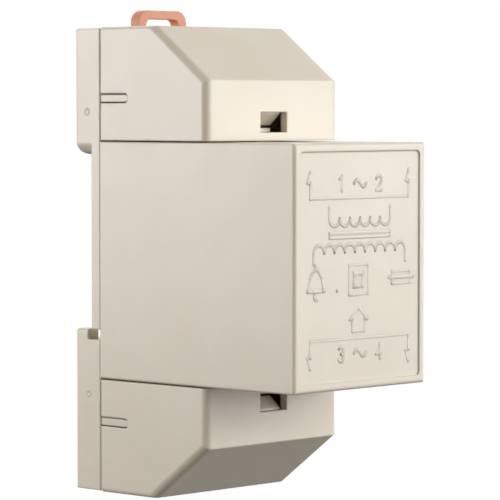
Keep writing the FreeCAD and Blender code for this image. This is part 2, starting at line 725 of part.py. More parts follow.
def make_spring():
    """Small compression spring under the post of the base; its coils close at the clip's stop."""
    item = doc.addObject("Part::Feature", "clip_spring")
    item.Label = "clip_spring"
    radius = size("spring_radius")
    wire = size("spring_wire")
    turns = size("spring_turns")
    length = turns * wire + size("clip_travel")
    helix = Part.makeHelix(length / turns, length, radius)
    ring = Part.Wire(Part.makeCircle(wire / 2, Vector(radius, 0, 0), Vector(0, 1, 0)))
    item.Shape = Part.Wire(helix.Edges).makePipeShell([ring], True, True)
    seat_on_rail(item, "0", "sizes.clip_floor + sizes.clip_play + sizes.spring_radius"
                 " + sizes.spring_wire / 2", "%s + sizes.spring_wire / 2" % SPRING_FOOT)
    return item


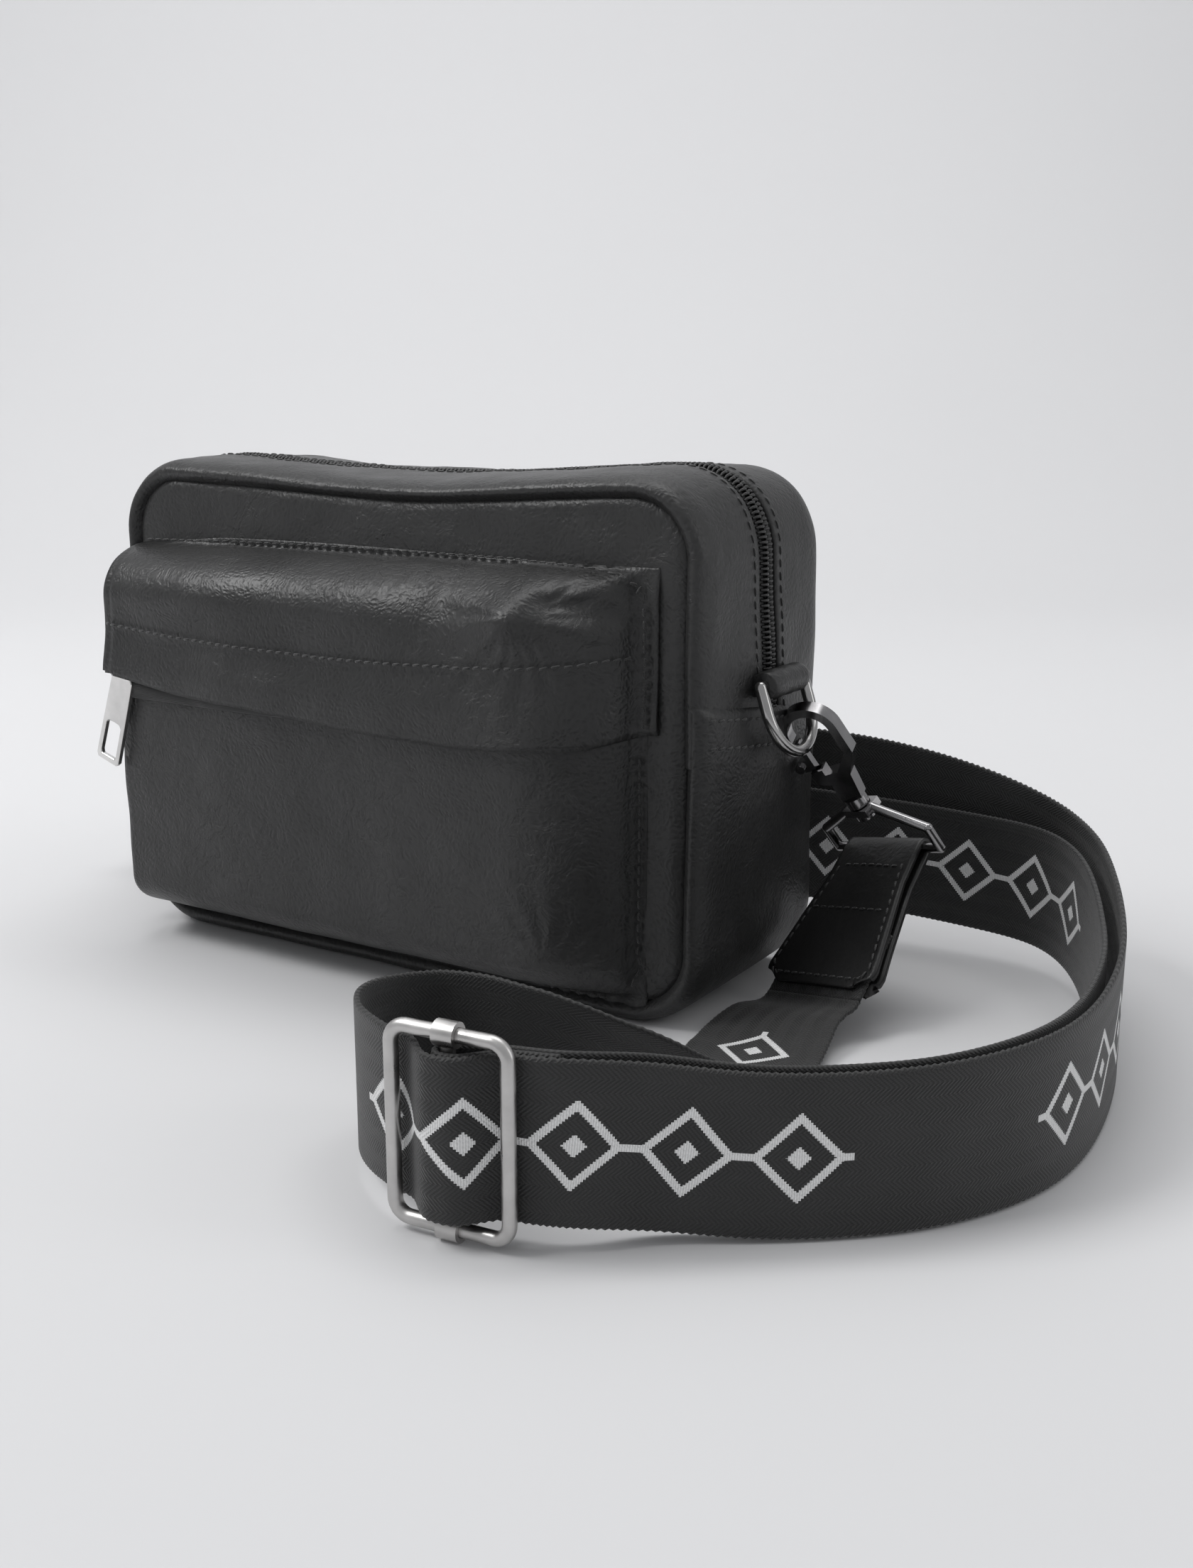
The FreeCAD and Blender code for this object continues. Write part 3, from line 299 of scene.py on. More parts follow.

_OBJECTIVE_: Copy all the records above precisely.

_TASK SOLUTION_:
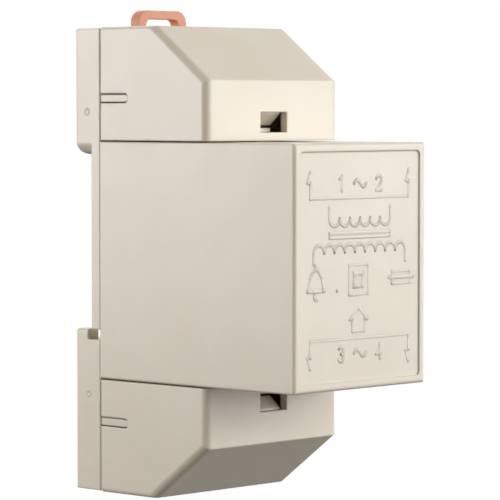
Keep writing the FreeCAD and Blender code for this image. This is part 2, starting at line 725 of part.py. More parts follow.
def make_spring():
    """Small compression spring under the post of the base; its coils close at the clip's stop."""
    item = doc.addObject("Part::Feature", "clip_spring")
    item.Label = "clip_spring"
    radius = size("spring_radius")
    wire = size("spring_wire")
    turns = size("spring_turns")
    length = turns * wire + size("clip_travel")
    helix = Part.makeHelix(length / turns, length, radius)
    ring = Part.Wire(Part.makeCircle(wire / 2, Vector(radius, 0, 0), Vector(0, 1, 0)))
    item.Shape = Part.Wire(helix.Edges).makePipeShell([ring], True, True)
    seat_on_rail(item, "0", "sizes.clip_floor + sizes.clip_play + sizes.spring_radius"
                 " + sizes.spring_wire / 2", "%s + sizes.spring_wire / 2" % SPRING_FOOT)
    return item


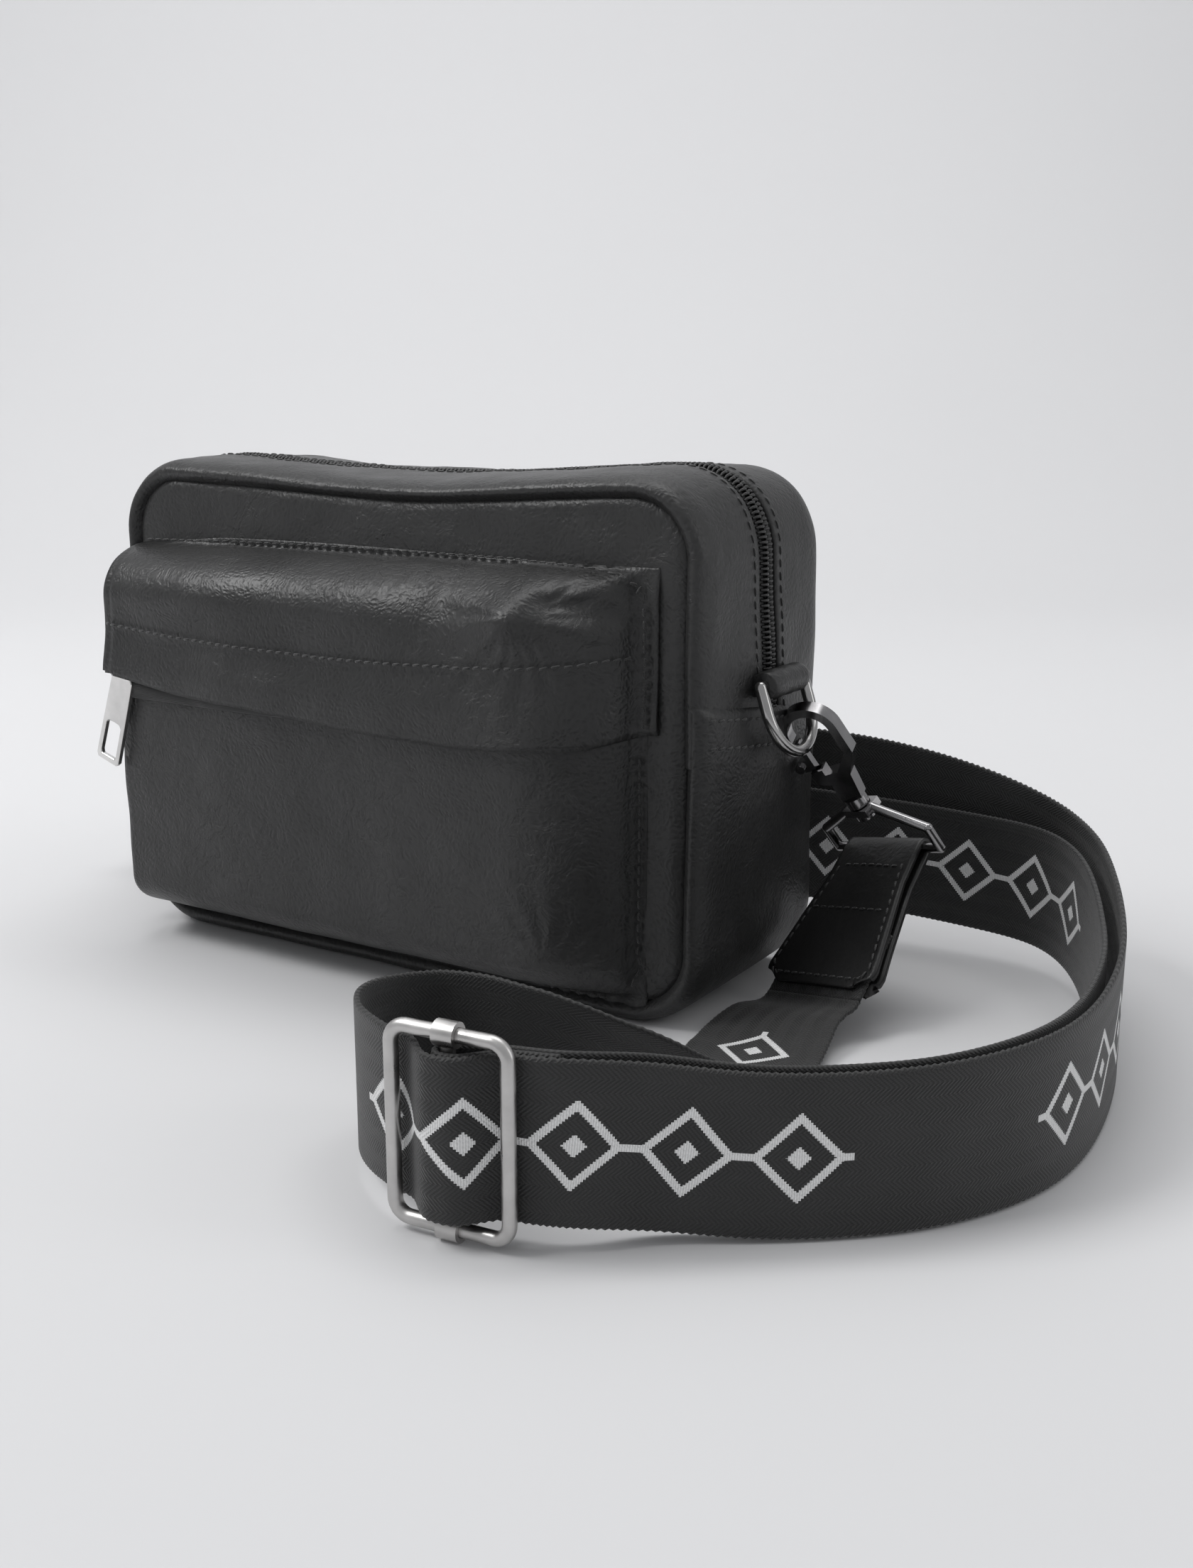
The FreeCAD and Blender code for this object continues. Write part 3, from line 299 of scene.py on. More parts follow.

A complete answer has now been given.